Implications of the Reyes Verdict on Civil Backdating Cases

Reyes' conviction is likely to spill over into civil backdating litigation in that the plaintiffs' bar will be more inclined to file new lawsuits and there will be higher likelihood to settle pending civil cases. Both of these effects derive from the "mass psychology" mentioned above, in that defendants now will perceive backdating cases as more risky (and plaintiffs, as less risky), because a jury of 12 citizens now has imposed criminal fraud liability in a backdating case.

Civil litigation is fundamentally about risk management, with both plaintiffs and defendants attempting to calculate the value of their cases based on the probability of success on the merits, the magnitude of potential liability and the anticipated costs of litigation. Whatever the civil plaintiffs' estimates of expected value were before Reyes' conviction, they likely will be higher now, because the successful criminal verdict will lead them to anticipate a greater probability of winning at trial, especially given the lower burden of proof and broader discovery available in civil litigation. Thus, as a matter of simple economics, plaintiffs will be inclined to file more cases and to demand larger settlements.

Of course, just because plaintiffs believe they are more likely to win future backdating cases does not mean they will.
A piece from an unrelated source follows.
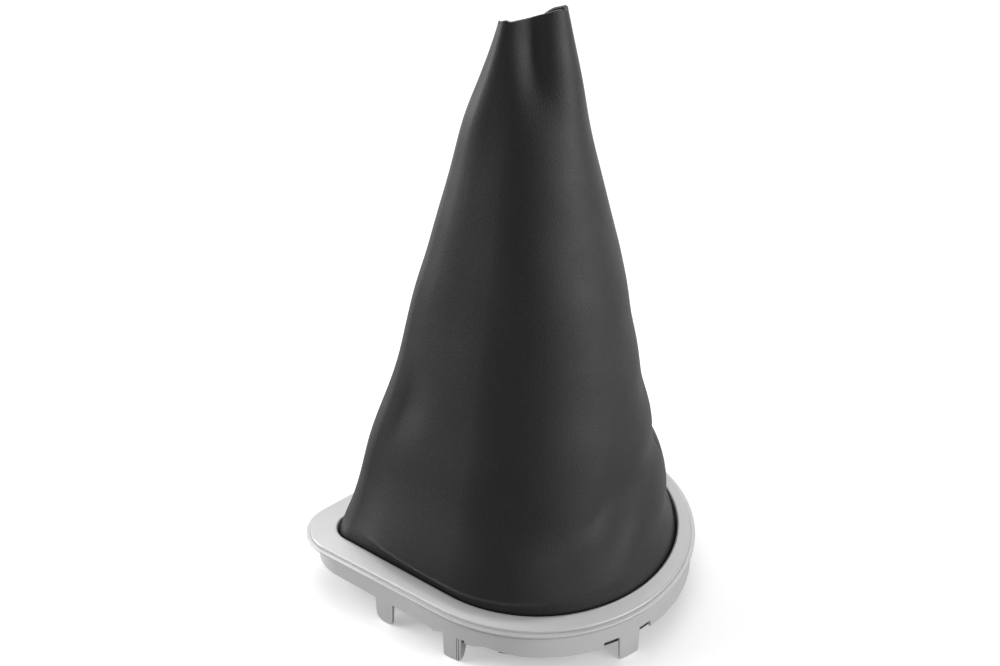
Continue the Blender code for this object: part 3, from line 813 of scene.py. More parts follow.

As mentioned above, Reyes' conviction reflects the conclusions of a particular criminal jury in a particular criminal case. It is difficult, if not impossible, to extrapolate this outcome to civil cases with entirely different facts and circumstances.

Moreover, the fact that the government seemed to struggle, at least initially, in its effort to establish Reyes' criminal intent may be of concern to civil plaintiffs who face similar challenges in establishing fraudulent intent and other scienter-related elements of their claims. All this ultimately will come to a head when the first civil backdating case goes to trial and when a jury verdict provides another data point. But for that to happen, at least one defendant must be willing to risk an adverse verdict. After the Reyes decision, there probably won't be many volunteers.